SITTING IN THE SUN: MACKA B’S SHARP TAKE ON THE DIASPORA DREAM
Macka B isn’t here for fantasy. Sitting in the Sun, his evocative new cut on Chinelo Records (distributed by VPAL Music), strips the varnish off the idealised Caribbean return. Produced by Alvin Davis and Sticky Steppaz, it rides Dennis Brown’s classic Life Goes in Circles riddim — not as nostalgia, but as a pressure point.
This is a stripped-back, soulful reckoning. Built on lived experience, it gives shape to a dream many hold close: returning home, reclaiming peace, and reconnecting with oneself.
A Jamaican woman abroad longs to return home, to sunlight and coconut water. But Macka B makes it clear: coming back isn’t always simple. What if the place changed? Worse — what if you did?

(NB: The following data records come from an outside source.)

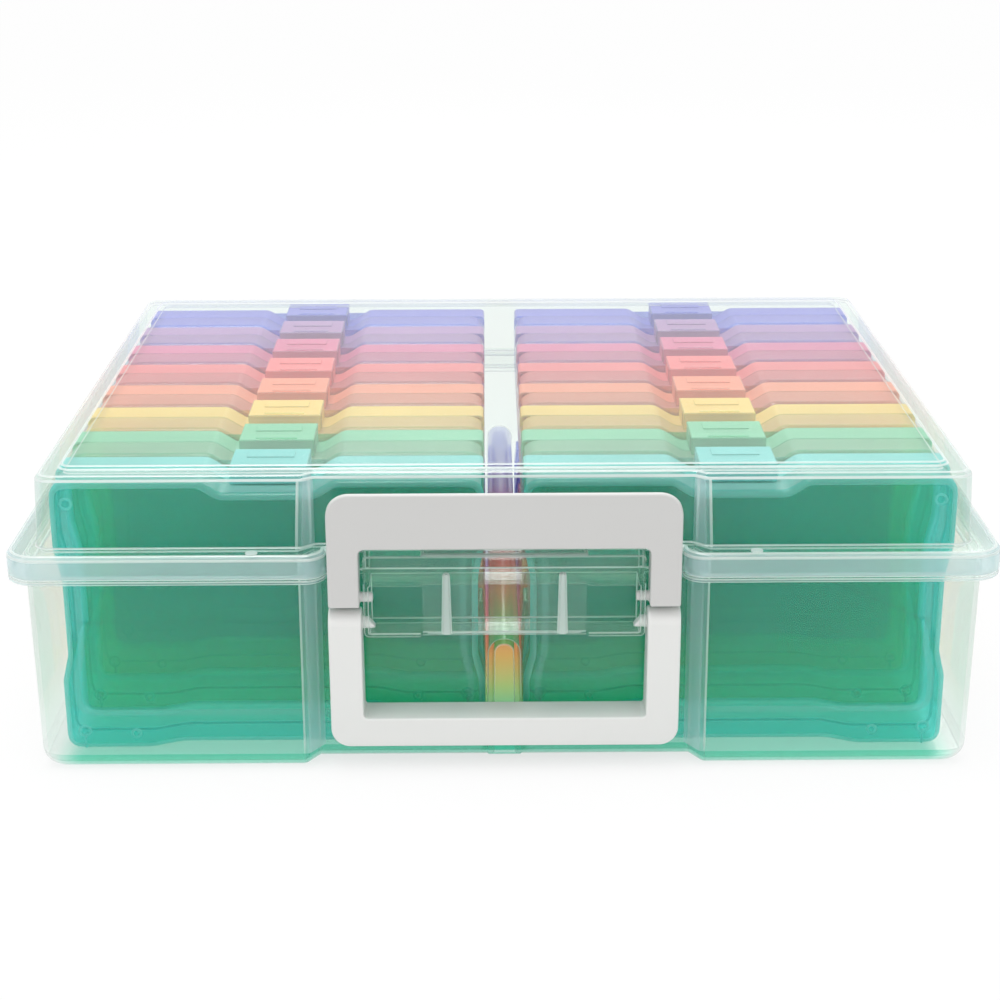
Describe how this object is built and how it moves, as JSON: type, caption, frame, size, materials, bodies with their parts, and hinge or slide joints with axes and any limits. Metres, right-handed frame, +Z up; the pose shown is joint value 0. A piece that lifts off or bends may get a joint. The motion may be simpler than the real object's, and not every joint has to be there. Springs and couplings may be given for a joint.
{
  "type": "photo keeper case",
  "caption": "Clear hinged storage case with a front snap latch and carry handle, holding two columns of coloured snap-shut photo cases.",
  "frame": {"origin": "centre of the case's bounding box at the height of the surface it stands on", "axes": "+Z up, +X along the front from left to right, -Y towards the user, the latch and the handle are at -Y and the hinge at +Y"},
  "size_m": [0.387, 0.313, 0.124],
  "materials": {
    "clear_shell": "clear, slightly milky polypropylene, glossy outside",
    "white_plastic": "satin white moulding with a fine grain",
    "tinted_teal": "see-through teal polypropylene",
    "tinted_green": "see-through green polypropylene",
    "tinted_yellow": "see-through yellow polypropylene",
    "tinted_orange": "see-through orange polypropylene",
    "tinted_red": "see-through red polypropylene",
    "tinted_pink": "see-through pink polypropylene",
    "tinted_purple": "see-through purple polypropylene",
    "tinted_blue": "see-through blue polypropylene"
  },
  "bodies": {
    "tub_with_cases": {"base_tub": "clear_shell", "teal_left_cover": "tinted_teal", "teal_left_tray": "tinted_teal", "teal_right_cover": "tinted_teal", "teal_right_tray": "tinted_teal", "green_left_cover": "tinted_green", "green_left_tray": "tinted_green", "green_right_cover": "tinted_green", "green_right_tray": "tinted_green", "yellow_left_cover": "tinted_yellow", "yellow_left_tray": "tinted_yellow", "yellow_right_cover": "tinted_yellow", "yellow_right_tray": "tinted_yellow", "orange_left_cover": "tinted_orange", "orange_left_tray": "tinted_orange", "orange_right_cover": "tinted_orange", "orange_right_tray": "tinted_orange", "red_left_cover": "tinted_red", "red_left_tray": "tinted_red", "red_right_cover": "tinted_red", "red_right_tray": "tinted_red", "pink_left_cover": "tinted_pink", "pink_left_tray": "tinted_pink", "pink_right_cover": "tinted_pink", "pink_right_tray": "tinted_pink", "purple_left_cover": "tinted_purple", "purple_left_tray": "tinted_purple", "purple_right_cover": "tinted_purple", "purple_right_tray": "tinted_purple", "blue_left_cover": "tinted_blue", "blue_left_tray": "tinted_blue", "blue_right_cover": "tinted_blue", "blue_right_tray": "tinted_blue"},
    "hinged_lid": {"lid": "clear_shell"},
    "snap_latch": {"latch": "white_plastic"},
    "handle": {"carry_handle": "white_plastic"}
  },
  "joints": [
    {"name": "lid_hinge", "type": "hinge", "parent": "tub_with_cases", "child": "hinged_lid", "pos_m": [0, 0.1533, 0.0834], "axis": [-1, 0, 0], "range_deg": [0, 105]},
    {"name": "latch_swing", "type": "hinge", "parent": "tub_with_cases", "child": "snap_latch", "pos_m": [0, -0.1523, 0.0765], "axis": [1, 0, 0], "range_deg": [0, 90]},
    {"name": "handle_swing", "type": "hinge", "parent": "tub_with_cases", "child": "handle", "pos_m": [0, -0.1505, 0.0652], "axis": [-1, 0, 0], "range_deg": [0, 90]}
  ]
}
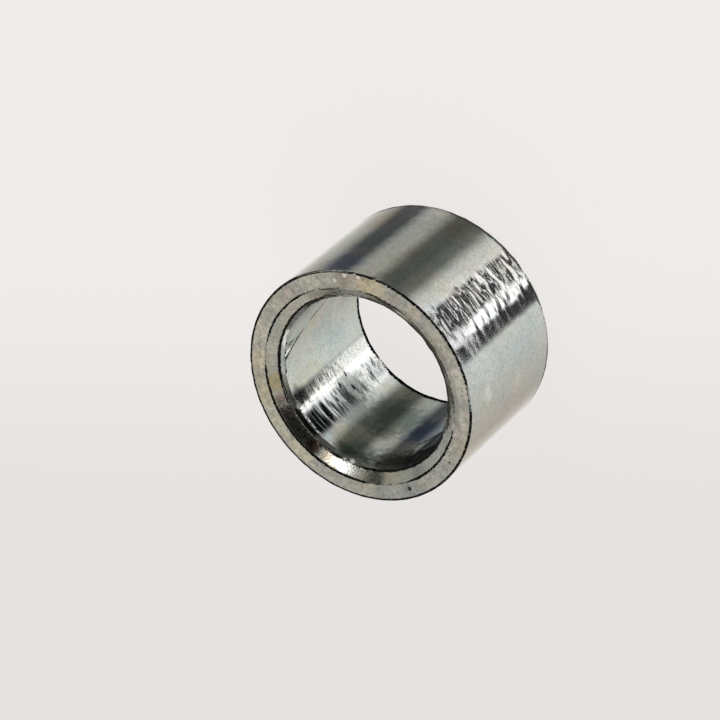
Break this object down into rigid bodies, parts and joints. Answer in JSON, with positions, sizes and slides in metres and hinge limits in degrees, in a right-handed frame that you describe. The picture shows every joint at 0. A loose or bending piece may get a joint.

THE PRODUCTION GIVES SPACE TO MACKA B’S WORDS, WHICH LAND LIKE QUIET TRUTHS
Macka B leans into that tension. His delivery is steady, but each line cuts. This isn’t rose-tinted. It’s rooted. Many in the diaspora — from London to Toronto — will recognise the emotional pull and the unease that comes with it.
The production echoes the theme: warm yet uneasy, familiar yet off-centre. It gives space to Macka B’s words, which land like quiet truths.
“There are many who left… Now they want to return,” he says. But underneath is the real question: can they?
Sitting in the Sun doesn’t answer that. Instead, it lingers in the space between belonging and loss—a true-to-life soundtrack for those caught in the drift between two homes.
ABOUT MACKA B

Macka B blends sharp social insight with reggae’s deep roots and playful edge. Emerging from Wolverhampton’s sound system scene in the 1980s, he teamed up with dub pioneer Mad Professor to release Sign of the Times—a bold debut with lasting impact.
Across albums like Buppie Culture and Health Is Wealth, he tackles injustice, culture, and wellness with wit and clarity.
Always evolving, he stays vital—educating, entertaining, and pushing UK reggae forward with fearless intent.